>> START MATERIAL

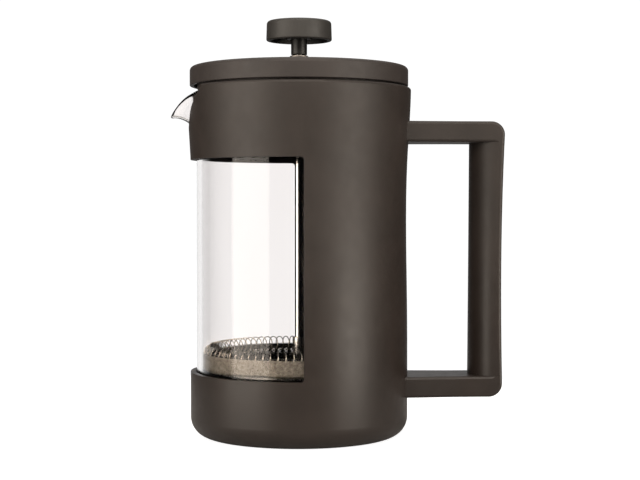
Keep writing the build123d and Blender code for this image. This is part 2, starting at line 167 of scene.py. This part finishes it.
def matte_plastic(name, dark, light, rough_low, rough_high, grain, duller_up=0.0):
    """Moulded plastic: faint mottle, uneven sheen and a fine spark-eroded grain. The sheen can
    get duller towards the top of the press."""
    made, tree, shader = material(name)
    vector = object_coords(tree)
    mottle = noise(tree, vector, MOTTLE_SCALE, detail=4.0)
    tree.links.new(ramp(tree, mottle, [(0.35, dark), (0.65, light)]), shader.inputs["Base Color"])
    sheen = noise(tree, vector, SHEEN_SCALE)
    split = parted(tree, vector)
    dulling = fade(tree, split.outputs["Z"], DULLING_FROM * MM, DULLING_TO * MM, 0.0, duller_up)
    roughness = math_node(tree, "ADD", spread(tree, sheen, rough_low, rough_high), dulling)
    tree.links.new(roughness, shader.inputs["Roughness"])
    pits = noise(tree, vector, GRAIN_SCALE, detail=2.0, roughness=0.6)
    bump(tree, shader, pits, grain, GRAIN_DEPTH * MM)
    shader.inputs["IOR"].default_value = PLASTIC_IOR
    return made


STEEL_LINE_SCALE = 900.0
STEEL_LINE_BUMP = 0.012
STEEL_LINE_DEPTH = 0.02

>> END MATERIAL

● INSTRUCTION
Set down the listing above in full, please, exactly as it appears.

● RESPONSE BELOW
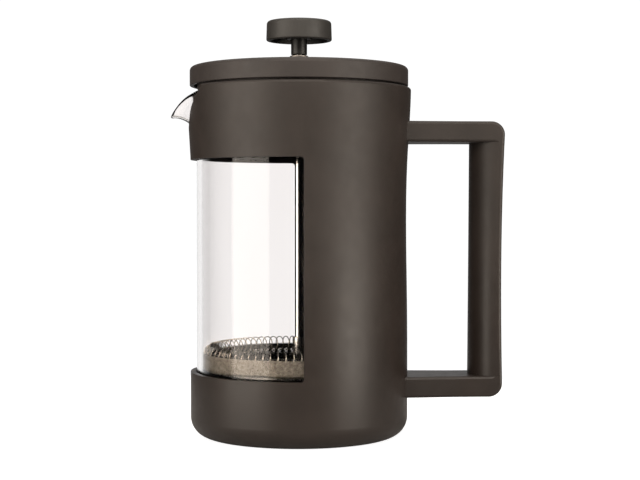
Keep writing the build123d and Blender code for this image. This is part 2, starting at line 167 of scene.py. This part finishes it.
def matte_plastic(name, dark, light, rough_low, rough_high, grain, duller_up=0.0):
    """Moulded plastic: faint mottle, uneven sheen and a fine spark-eroded grain. The sheen can
    get duller towards the top of the press."""
    made, tree, shader = material(name)
    vector = object_coords(tree)
    mottle = noise(tree, vector, MOTTLE_SCALE, detail=4.0)
    tree.links.new(ramp(tree, mottle, [(0.35, dark), (0.65, light)]), shader.inputs["Base Color"])
    sheen = noise(tree, vector, SHEEN_SCALE)
    split = parted(tree, vector)
    dulling = fade(tree, split.outputs["Z"], DULLING_FROM * MM, DULLING_TO * MM, 0.0, duller_up)
    roughness = math_node(tree, "ADD", spread(tree, sheen, rough_low, rough_high), dulling)
    tree.links.new(roughness, shader.inputs["Roughness"])
    pits = noise(tree, vector, GRAIN_SCALE, detail=2.0, roughness=0.6)
    bump(tree, shader, pits, grain, GRAIN_DEPTH * MM)
    shader.inputs["IOR"].default_value = PLASTIC_IOR
    return made


STEEL_LINE_SCALE = 900.0
STEEL_LINE_BUMP = 0.012
STEEL_LINE_DEPTH = 0.02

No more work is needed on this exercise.